If it wasn’t for his reluctance to leave his mother behind, Mariwan would have migrated a long time ago, because he sees no future for youths like himself in his village.
With the COVID-19 outbreak, unemployment and home confinement have once again reignited the thought of migrating in Mariwan’s head.
“Due to unemployment, we left our village for the city, and there, the Coronavirus took all from us. That’s why I keep thinking about migrating, but my mother’s love has prevented me,” said Mariwan Hama-Gharib from the Kaka’i village of Ali-Saray in Daquq district.
There isn’t any job for us, and as we are in home confinement, it feels like being in prison at home
“There isn’t any job for us, and as we are in home confinement, it feels like being in prison at home.”
Mariwan mentions the attacks by ISIS and the deterioration of security which have caused the displacement of a large number of people. “For us, the Kaka’is, life has been difficult, and not only in times of the Coronavirus, but even before that as well.”
But despite it all, Mariwan and other Kaka’i youths have been following health instructions to prevent the further spread of the virus.
Mariwan has suggestions for the government in helping rebuild their villages, among them providing loans for small projects, and subsidies for agriculture and farming as incentive.
“Opening a sport centre and libraries are among the many things that can be done for Kaka’i youths,” he says, and that a cultural centre at the least should be established, so that the youths can learn about their religion.
The preventive measures taken by the authorities against the spread of the Coronavirus have had a much bigger negative impact in rural areas as they lack basic services like electricity, access to health services and internet connection.
Our patience runs out
23-year-old Haisam Yusif Muhammad says: “Our patience runs out; sometimes we get bored sitting at home. But we have nowhere to go, that’s why the youths gather in front of my shop and chat.”
Haisam has a small shop in the Zanqir village, which he had to close during the lockdown period.
He told KirkukNow: “There are no jobs left due to the Coronavirus; we can’t even travel to Daquq to seek a job.”
Iraq was already in a prolonged financial crisis before the pandemic, which slowed down the economy even more.
Sarmad Rasheed (29), a resident of the Kaka’i village of Topzawa, is a teacher, he was compelled to open a barber shop because the Kurdistan Regional Government has been paying them their salaries once in two months and with a reduction.
“I opened the shop four years ago, both to earn a living and to spend time.”
He adds: “Unlike in the urban centres, work is slow in the village, and it has become even slower due to the Coronavirus; earning a living has become very difficult these days.”
Schools have not opened yet this year due to the pandemic.
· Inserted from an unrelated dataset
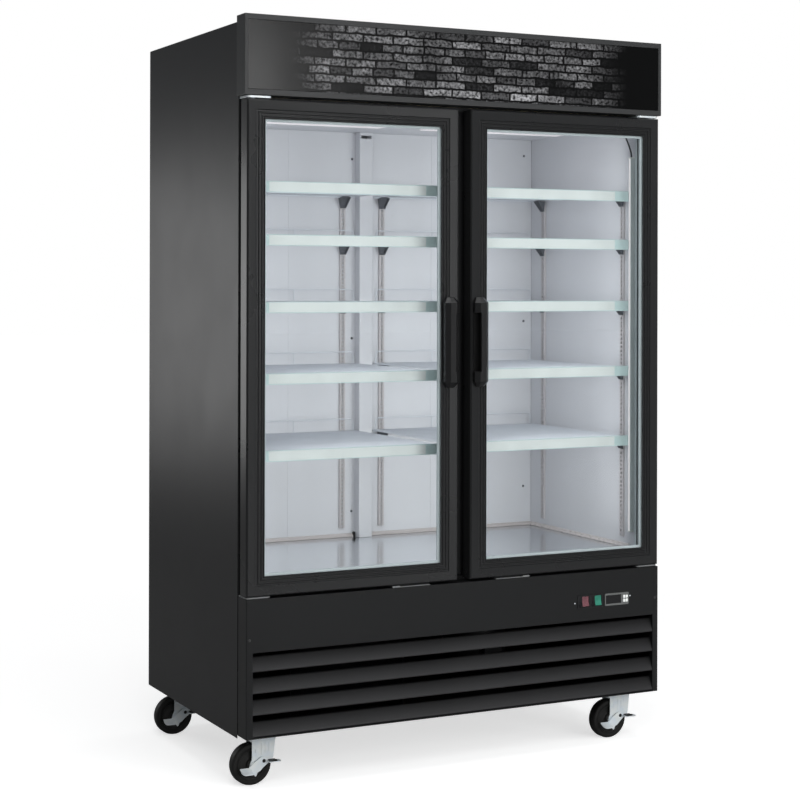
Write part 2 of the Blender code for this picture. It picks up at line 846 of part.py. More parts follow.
def make_machine(look):
    # Condenser coil behind the louvres, with its fan motor held on a strap.
    fan_x, fan_z = -0.325, 0.310
    block = (at(0.090), at(0.150))
    condenser = box("condenser", (-0.500, block[0], 0.175), (-0.150, block[1], 0.445), look["aluminium"])

    def condenser_frame(bm):
        for x in (-0.500, -0.156):
            add_box(bm, (x, block[1] - 0.01, 0.170), (x + 0.006, at(0.255), 0.450))
        add_box(bm, (-0.500, at(0.245), fan_z - 0.02), (-0.150, at(0.250), fan_z + 0.02))
        motor = [(0, -0.030), (0.035, -0.030), (0.035, 0.030), (0, 0.030)]
        add_turned(bm, motor, (fan_x, at(0.232), fan_z), "Y", 20)
        add_box(bm, (-0.480, block[0] + 0.005, DECK + GAP), (-0.440, block[1] - 0.005, 0.180))
        add_box(bm, (-0.210, block[0] + 0.005, DECK + GAP), (-0.170, block[1] - 0.005, 0.180))

    join(condenser, "condenser_mounts", condenser_frame)
    condenser.modifiers[-1].use_self = True
    make_fan("condenser_fan", (fan_x, at(0.180), fan_z), 0.110, 0.030, 0.015, 5, look["black_plastic"])

    # Hermetic compressor on its foot plate.
    centre = (0.300, at(0.480), DECK + GAP)
    bm = bmesh.new()
    can = [(0, 0.004), (0.085, 0.004), (0.098, 0.030), (0.102, 0.120), (0.095, 0.165), (0.070, 0.200)]
    can += [(0.035, 0.214), (0, 0.218)]
    add_turned(bm, can, centre, "Z", 28)
    compressor = object_from("compressor", bm, look["black_steel"], smooth=True)
    x, y, z = centre
    join(
        compressor,
        "compressor_foot",
        lambda bm: add_box(bm, (x - 0.125, y - 0.085, z), (x + 0.125, y + 0.085, z + 0.008)),
    )

    # Evaporator coil in the rear duct, with its fan motor on a strap above it.
    fan_z = 0.880
    evaporator = box(
        "evaporator", (-0.260, at(0.690), 0.600), (0.260, at(0.742), 0.790), look["aluminium"]
    )

    def evaporator_mount(bm):
        add_box(bm, (-0.012, at(0.738), 0.780), (0.012, at(0.742), fan_z))
        motor = [(0, -0.010), (0.024, -0.010), (0.024, 0.010), (0, 0.010)]
        add_turned(bm, motor, (0, at(0.7325), fan_z), "Y", 16)

    join(evaporator, "evaporator_mount", evaporator_mount)
    evaporator.modifiers[-1].use_self = True
    make_fan("evaporator_fan", (0, at(0.705), fan_z), 0.065, 0.020, 0.012, 5, look["black_plastic"])


# ---- casters ------------------------------------------------------------------------
def leg_outline():
    """Fork leg in X and Z, measured from the wheel's centre."""
    return [
        (-0.003, 0.066),
        (-0.003, 0.012),
        (-0.010, 0.000),
        (-0.008, -0.012),
        (0.004, -0.020),
        (0.020, -0.017),
        (0.060, 0.012),
        (0.066, 0.066),
    ]


def make_caster(look, place, x, depth):
    swivel = Vector((x, at(depth), 0.1453))
    hub = Vector((x - CASTER_TRAIL, at(depth), WHEEL_RADIUS))

    bm = bmesh.new()
    crown_low = 0.062
    crown_high = 0.076
    add_box(
        bm,
        (hub.x - 0.008, hub.y - 0.022, hub.z + crown_low),
        (hub.x + 0.070, hub.y + 0.022, hub.z + crown_high),
    )
    fork = object_from(f"caster_fork_{place}", bm, look["zinc"])
    race_top = swivel.z - GAP
    race_low = hub.z + crown_high - 0.002
    race_radius = 0.031
    race = [(0, race_low), (race_radius, race_low), (race_radius, race_top), (0, race_top)]

    def fork_rest(bm):
        add_turned(bm, race, (swivel.x, swivel.y, 0), "Z", 24)

    def fork_legs(bm):
        outline = [(hub.x + u, hub.z + v) for u, v in leg_outline()]
        for near, far in ((-0.022, -0.019), (0.019, 0.022)):
            add_prism(bm, outline, "Y", hub.y + near, hub.y + far)

    axle = [(0, -0.025), (0.008, -0.025), (0.008, -0.0215), (AXLE_RADIUS, -0.0215)]
    axle += [(AXLE_RADIUS, 0.0215), (0.008, 0.0215), (0.008, 0.025), (0, 0.025)]
    join(fork, f"caster_race_{place}", fork_rest)
    join(fork, f"caster_legs_{place}", fork_legs)
    join(fork, f"caster_axle_{place}", lambda bm: add_turned(bm, axle, hub, "Y", 12))
    origin_to(fork, swivel)

    bm = bmesh.new()
    bore = AXLE_RADIUS + GAP
    section = [(bore, -0.018), (0.016, -0.018), (0.018, -0.010), (0.040, -0.010), (0.043, -WHEEL_HALF)]
    section += [(0.052, -WHEEL_HALF), (WHEEL_RADIUS, -0.011), (WHEEL_RADIUS, 0.011), (0.052, WHEEL_HALF)]
    section += [(0.043, WHEEL_HALF), (0.040, 0.010), (0.018, 0.010), (0.016, 0.018), (bore, 0.018)]
    add_turned(bm, section, (0, 0, 0), "Y", 32, closed=True)
    wheel = object_from(f"caster_wheel_{place}", bm, look["rubber"], smooth=True)
    wheel.location = hub

    brake = make_brake(look, place, hub)
    helpers = [bpy.data.objects[f"caster_{part}_{place}"] for part in ("race", "legs", "axle")]
    for piece in (wheel, brake, *helpers):
        hang_on(piece, fork)


def make_brake(look, place, hub):
    """Rocking brake lever outside the front leg: one pedal locks it, the other frees it."""
    plate = [(-0.014, -0.004), (-0.012, -0.016), (0.004, -0.030), (0.012, -0.020), (0.030, -0.006)]
    plate += [(0.044, 0.006), (0.044, 0.018), (0.026, 0.024), (0.000, 0.008)]
    bm = bmesh.new()
    add_prism(bm, [(hub.x + u, hub.z + v) for u, v in plate], "Y", hub.y - 0.0285, hub.y - 0.0260)
    brake = object_from(f"caster_brake_{place}", bm, look["zinc"])

    def pedals(bm):
        low = hub.y - 0.052
        high = hub.y - 0.0262
        lock = [(-0.040, -0.013), (-0.040, -0.016), (-0.012, -0.016), (-0.004, -0.008), (-0.009, -0.006)]
        lock += [(-0.014, -0.013)]
        free = [(0.036, 0.010), (0.074, 0.008), (0.074, 0.011), (0.036, 0.0135)]
        for outline in (lock, free):
            add_prism(bm, [(hub.x + u, hub.z + v) for u, v in outline], "Y", low, high)

    join(brake, f"caster_pedals_{place}", pedals)
    pivot = hub + Vector((0.030, -0.024, 0.010))
    origin_to(brake, pivot)
    rest = bpy.data.objects[f"caster_pedals_{place}"]
    origin_to(rest, pivot)
    hang_on(rest, brake)
    return brake


# ---- whole object -------------------------------------------------------------------
def main():
    for obj in list(bpy.data.objects):
        bpy.data.objects.remove(obj, do_unlink=True)
    look = make_finishes()
    make_cabinet(look)
    make_header(look)
    make_lower_panel(look)
    make_switches(look)
    make_controller(look)
    for side, name in ((-1, "left"), (1, "right")):
        make_door(look, side, f"door_{name}")
        make_hinges(look, side, name)
    make_shelves(look)
    make_lamps(look)
    make_machine(look)
    for x, hand in ((-CASTER_X, "left"), (CASTER_X, "right")):
        for depth, end in zip(CASTER_DEPTHS, ("front", "rear")):
            make_caster(look, f"{end}_{hand}", x, depth)


main()
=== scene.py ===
"""Looks of the two-door glass merchandiser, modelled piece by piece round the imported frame."""

import math
from contextlib import contextmanager

import bmesh
import bpy
from mathutils import Matrix, Vector


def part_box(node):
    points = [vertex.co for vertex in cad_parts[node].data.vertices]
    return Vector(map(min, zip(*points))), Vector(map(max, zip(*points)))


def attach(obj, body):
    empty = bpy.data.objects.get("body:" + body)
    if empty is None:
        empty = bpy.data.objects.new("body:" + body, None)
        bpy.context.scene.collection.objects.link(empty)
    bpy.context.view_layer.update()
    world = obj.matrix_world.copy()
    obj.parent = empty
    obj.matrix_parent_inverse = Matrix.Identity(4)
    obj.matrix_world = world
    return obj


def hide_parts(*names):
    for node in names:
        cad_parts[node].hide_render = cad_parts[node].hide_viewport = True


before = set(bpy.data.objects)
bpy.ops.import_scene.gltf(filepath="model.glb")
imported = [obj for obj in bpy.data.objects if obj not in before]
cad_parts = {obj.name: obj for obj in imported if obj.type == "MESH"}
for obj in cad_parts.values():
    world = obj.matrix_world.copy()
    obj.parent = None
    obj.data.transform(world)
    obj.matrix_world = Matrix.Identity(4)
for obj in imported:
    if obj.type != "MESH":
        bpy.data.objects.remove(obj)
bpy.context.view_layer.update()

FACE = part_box("door_left_frame")[0].y  # plane of the door faces
SIDES = ((-1, "left"), (1, "right"))
BACK_WALL = 0.681  # depth of the cold space's back wall
CEILING = 1.853
MACHINE_TOP = 0.505  # joint between the upper back and the machine cover
HINGE_X = 0.648
HINGE_DEPTH = 0.022
ALL = (1, 1, 1)


def at(depth):
    """World Y of a plane this far behind the door faces."""
    return FACE + depth


def mm(*points):
    """The points of a section, given in millimetres."""
    return [(u / 1000, v / 1000) for u, v in points]


# ---- at the bench: small tools ------------------------------------------------------
def only(obj):
    bpy.ops.object.select_all(action="DESELECT")
    obj.select_set(True)
    bpy.context.view_layer.objects.active = obj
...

The KRG has plans to let all schools, except for 12th graders, give online lessons.
“There are people who can’t even afford paying for a haircut; employment is high, people hang around in front of my shop to chat until the evenings,” said Sarmad Rasheed.
There are more than 70 youths living in the three Kaka’i villages Zanqir, Ali-Saray and Topzawa.
When faced with financial difficulties, the youth used to have two choices: either migrate or join one of the security forces of the KRG or the Federal Government.